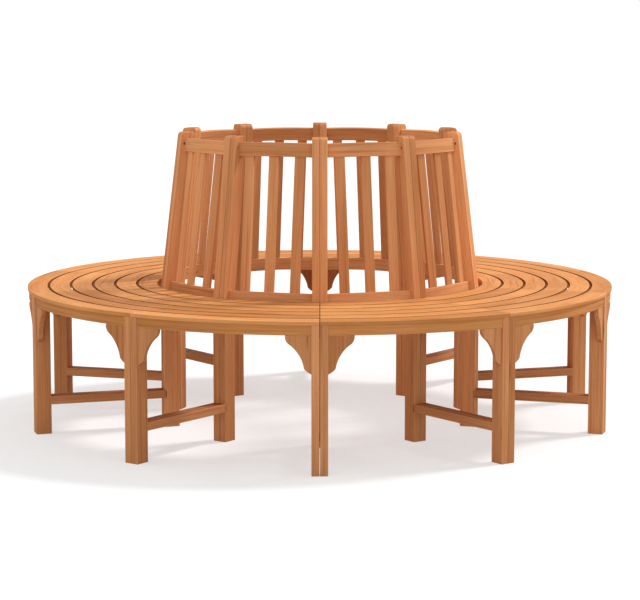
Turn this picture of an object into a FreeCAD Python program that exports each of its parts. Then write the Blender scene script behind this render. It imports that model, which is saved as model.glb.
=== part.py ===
import FreeCAD, Part
import math
import os
import re
import Sketcher

os.makedirs("parts", exist_ok=True)

# Tree bench: two half-rounds of five bays each, standing round a trunk.
# Z is up, the floor is Z = 0 and the trunk's axis is X = Y = 0. The front is -Y.
# Ten radial joints carry doubled boards, one board from the bay on each side.
# Every piece is drawn once, in a joint's own axes: X runs outward along the joint,
# Y runs along the seat into the bay, which reaches from 0 to bay_angle round Z.

doc = FreeCAD.newDocument("TreeBench")
sheet = doc.addObject("Spreadsheet::Sheet", "Sizes")

BAY_COUNT = 10
SPLIT_JOINTS = (1, 1 + BAY_COUNT // 2)
SEAT_SLATS = 6
BACK_SLATS = 3

SIZES = [
    # Plan of the bench
    ("bay_angle", 36, "angle of one bay, a tenth of the round"),
    ("half_gap", 2, "gap between the outer legs and slats of the two half-rounds"),
    ("outer_leg_radius", 1001, "outer face of the outer legs"),
    ("inner_leg_radius", 560, "outer face of the back legs below the seat"),
    ("leg_depth", 51, "radial depth of every leg board"),
    ("outer_board", 25.5, "thickness of an outer leg board"),
    ("inner_board", 25, "thickness of a back leg, arm or stretcher board"),
    # Seat
    ("seat_height", 475, "top of the seat"),
    ("seat_radius", 1002, "outer edge of the seat"),
    ("seat_inner_radius", 561, "inner edge of the seat, just clear of the back legs"),
    ("slat_thickness", 12, "thickness of a seat slat"),
    ("slat_pitch", 75.4, "radial step from slat to slat"),
    ("slat_gap", 9, "gap between slats"),
    # Apron and corbels
    ("apron_radius", 998, "outer face of the curved apron"),
    ("apron_thickness", 22, "radial thickness of the apron"),
    ("apron_height", 31.5, "height of the apron under the seat"),
    ("corbel_radius", 995.5, "front face of a corbel"),
    ("corbel_thickness", 16, "thickness of a corbel"),
    ("corbel_width", 80, "reach of a corbel from its leg"),
    ("corbel_height", 119, "drop of a corbel below the apron"),
    ("corbel_nose_width", 65, "reach where the upper bead ends"),
    ("corbel_nose_drop", 29.5, "drop where the upper bead ends"),
    ("corbel_toe_width", 22.5, "reach where the lower bead starts"),
    ("corbel_toe_drop", 101.5, "drop where the lower bead starts"),
    ("corbel_bead_radius", 31, "radius of the upper bead"),
    ("corbel_hollow_radius", 112, "radius of the hollow between the beads"),
    ("corbel_toe_radius", 60, "radius of the lower bead"),
    # Arms, stretchers and their tenons
    ("arm_height", 45, "height of a seat arm"),
    ("stretcher_bottom", 99, "underside of a stretcher above the floor"),
    ("stretcher_height", 28, "height of a stretcher"),
    ("tenon_length", 25, "depth of a tenon in a leg's face"),
    ("tenon_thickness", 8, "thickness of a tenon"),
    ("tenon_shoulder", 7, "shoulder above and below a tenon"),
    ("side_tenon_length", 16, "depth of an apron or rail tenon in a board's side"),
    # Leaning back
    ("post_height", 999, "top of the back legs"),
    ("lean_angle", 7, "lean of the back towards the trunk"),
    ("post_corner_radius", 13, "rounding of a post's top corners"),
    ("rail_radius", 460, "bending radius of a rail's outer face"),
    ("rail_thickness", 22, "thickness of a rail"),
    ("rail_height", 45, "height of a rail along the lean"),
    ("rail_tenon_inset", 6, "shoulder all round a rail's tenon"),
    ("panel_radius", 540.5, "outer face of the lower rail at mid bay"),
    ("panel_level", 502.5, "top of the lower rail at mid bay"),
    ("panel_height", 483.5, "top of lower rail to top of upper rail, along the lean"),
    ("back_slat_width", 33, "width of a back slat"),
    ("back_slat_thickness", 10.5, "thickness of a back slat"),
    ("back_slat_spacing", 85, "sideways step between back slats"),
    ("back_slat_tenon", 12, "length of a back slat's tenon"),
    # Connector bolts, sunk in the boards on both sides
    ("bolt_radius", 2.5, "radius of a connector bolt's shank"),
    ("bolt_bore_radius", 2.7, "radius of the bore for it"),
    ("bolt_head_radius", 4.0, "radius of its head and of its sleeve nut"),
    ("bolt_recess_radius", 4.3, "radius of the recess that hides them"),
    ("bolt_recess_depth", 14, "depth of that recess"),
    ("bolt_head_height", 5, "height of a bolt's head"),
    ("nut_length", 12, "length of a sleeve nut"),
    ("nut_end", 3, "closed end of a sleeve nut"),
    ("bolt_end_space", 1, "space left between a bolt's tip and that end"),
    ("post_bolt_height", 961, "height of the bolt through the posts"),
    ("post_bolt_inset", 14, "its distance from the posts' outer face"),
    ("leg_bolt_height", 380, "height of the bolt through the back legs"),
    # Screws that hold the seat slats down from below
    ("screw_radius", 2, "radius of a slat screw"),
    ("screw_length", 30, "length of a slat screw under its head"),
    ("screw_bite", 9, "how far a screw enters its slat"),
    ("screw_head_radius", 4, "radius of a screw head"),
    ("screw_head_height", 2.5, "height of a screw head"),
    ("screw_recess_radius", 4.3, "radius of the recess for a screw head"),
    ("screw_edge", 8, "distance of the outermost screw from the outer leg"),
    # Sizes of waste blocks that trim pieces and show on none of them
    ("waste_size", 1200, "size of a trimming block"),
    ("rail_sweep", 50, "angle a rail is drawn over before its ends are cut"),
]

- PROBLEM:
Print the listing above in full, exactly as it is.

- FULL RESPONSE:
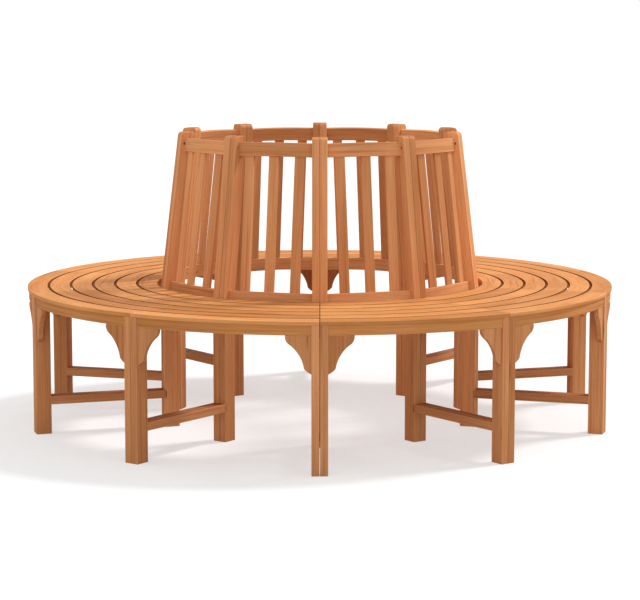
Turn this picture of an object into a FreeCAD Python program that exports each of its parts. Then write the Blender scene script behind this render. It imports that model, which is saved as model.glb.
=== part.py ===
import FreeCAD, Part
import math
import os
import re
import Sketcher

os.makedirs("parts", exist_ok=True)

# Tree bench: two half-rounds of five bays each, standing round a trunk.
# Z is up, the floor is Z = 0 and the trunk's axis is X = Y = 0. The front is -Y.
# Ten radial joints carry doubled boards, one board from the bay on each side.
# Every piece is drawn once, in a joint's own axes: X runs outward along the joint,
# Y runs along the seat into the bay, which reaches from 0 to bay_angle round Z.

doc = FreeCAD.newDocument("TreeBench")
sheet = doc.addObject("Spreadsheet::Sheet", "Sizes")

BAY_COUNT = 10
SPLIT_JOINTS = (1, 1 + BAY_COUNT // 2)
SEAT_SLATS = 6
BACK_SLATS = 3

SIZES = [
    # Plan of the bench
    ("bay_angle", 36, "angle of one bay, a tenth of the round"),
    ("half_gap", 2, "gap between the outer legs and slats of the two half-rounds"),
    ("outer_leg_radius", 1001, "outer face of the outer legs"),
    ("inner_leg_radius", 560, "outer face of the back legs below the seat"),
    ("leg_depth", 51, "radial depth of every leg board"),
    ("outer_board", 25.5, "thickness of an outer leg board"),
    ("inner_board", 25, "thickness of a back leg, arm or stretcher board"),
    # Seat
    ("seat_height", 475, "top of the seat"),
    ("seat_radius", 1002, "outer edge of the seat"),
    ("seat_inner_radius", 561, "inner edge of the seat, just clear of the back legs"),
    ("slat_thickness", 12, "thickness of a seat slat"),
    ("slat_pitch", 75.4, "radial step from slat to slat"),
    ("slat_gap", 9, "gap between slats"),
    # Apron and corbels
    ("apron_radius", 998, "outer face of the curved apron"),
    ("apron_thickness", 22, "radial thickness of the apron"),
    ("apron_height", 31.5, "height of the apron under the seat"),
    ("corbel_radius", 995.5, "front face of a corbel"),
    ("corbel_thickness", 16, "thickness of a corbel"),
    ("corbel_width", 80, "reach of a corbel from its leg"),
    ("corbel_height", 119, "drop of a corbel below the apron"),
    ("corbel_nose_width", 65, "reach where the upper bead ends"),
    ("corbel_nose_drop", 29.5, "drop where the upper bead ends"),
    ("corbel_toe_width", 22.5, "reach where the lower bead starts"),
    ("corbel_toe_drop", 101.5, "drop where the lower bead starts"),
    ("corbel_bead_radius", 31, "radius of the upper bead"),
    ("corbel_hollow_radius", 112, "radius of the hollow between the beads"),
    ("corbel_toe_radius", 60, "radius of the lower bead"),
    # Arms, stretchers and their tenons
    ("arm_height", 45, "height of a seat arm"),
    ("stretcher_bottom", 99, "underside of a stretcher above the floor"),
    ("stretcher_height", 28, "height of a stretcher"),
    ("tenon_length", 25, "depth of a tenon in a leg's face"),
    ("tenon_thickness", 8, "thickness of a tenon"),
    ("tenon_shoulder", 7, "shoulder above and below a tenon"),
    ("side_tenon_length", 16, "depth of an apron or rail tenon in a board's side"),
    # Leaning back
    ("post_height", 999, "top of the back legs"),
    ("lean_angle", 7, "lean of the back towards the trunk"),
    ("post_corner_radius", 13, "rounding of a post's top corners"),
    ("rail_radius", 460, "bending radius of a rail's outer face"),
    ("rail_thickness", 22, "thickness of a rail"),
    ("rail_height", 45, "height of a rail along the lean"),
    ("rail_tenon_inset", 6, "shoulder all round a rail's tenon"),
    ("panel_radius", 540.5, "outer face of the lower rail at mid bay"),
    ("panel_level", 502.5, "top of the lower rail at mid bay"),
    ("panel_height", 483.5, "top of lower rail to top of upper rail, along the lean"),
    ("back_slat_width", 33, "width of a back slat"),
    ("back_slat_thickness", 10.5, "thickness of a back slat"),
    ("back_slat_spacing", 85, "sideways step between back slats"),
    ("back_slat_tenon", 12, "length of a back slat's tenon"),
    # Connector bolts, sunk in the boards on both sides
    ("bolt_radius", 2.5, "radius of a connector bolt's shank"),
    ("bolt_bore_radius", 2.7, "radius of the bore for it"),
    ("bolt_head_radius", 4.0, "radius of its head and of its sleeve nut"),
    ("bolt_recess_radius", 4.3, "radius of the recess that hides them"),
    ("bolt_recess_depth", 14, "depth of that recess"),
    ("bolt_head_height", 5, "height of a bolt's head"),
    ("nut_length", 12, "length of a sleeve nut"),
    ("nut_end", 3, "closed end of a sleeve nut"),
    ("bolt_end_space", 1, "space left between a bolt's tip and that end"),
    ("post_bolt_height", 961, "height of the bolt through the posts"),
    ("post_bolt_inset", 14, "its distance from the posts' outer face"),
    ("leg_bolt_height", 380, "height of the bolt through the back legs"),
    # Screws that hold the seat slats down from below
    ("screw_radius", 2, "radius of a slat screw"),
    ("screw_length", 30, "length of a slat screw under its head"),
    ("screw_bite", 9, "how far a screw enters its slat"),
    ("screw_head_radius", 4, "radius of a screw head"),
    ("screw_head_height", 2.5, "height of a screw head"),
    ("screw_recess_radius", 4.3, "radius of the recess for a screw head"),
    ("screw_edge", 8, "distance of the outermost screw from the outer leg"),
    # Sizes of waste blocks that trim pieces and show on none of them
    ("waste_size", 1200, "size of a trimming block"),
    ("rail_sweep", 50, "angle a rail is drawn over before its ends are cut"),
]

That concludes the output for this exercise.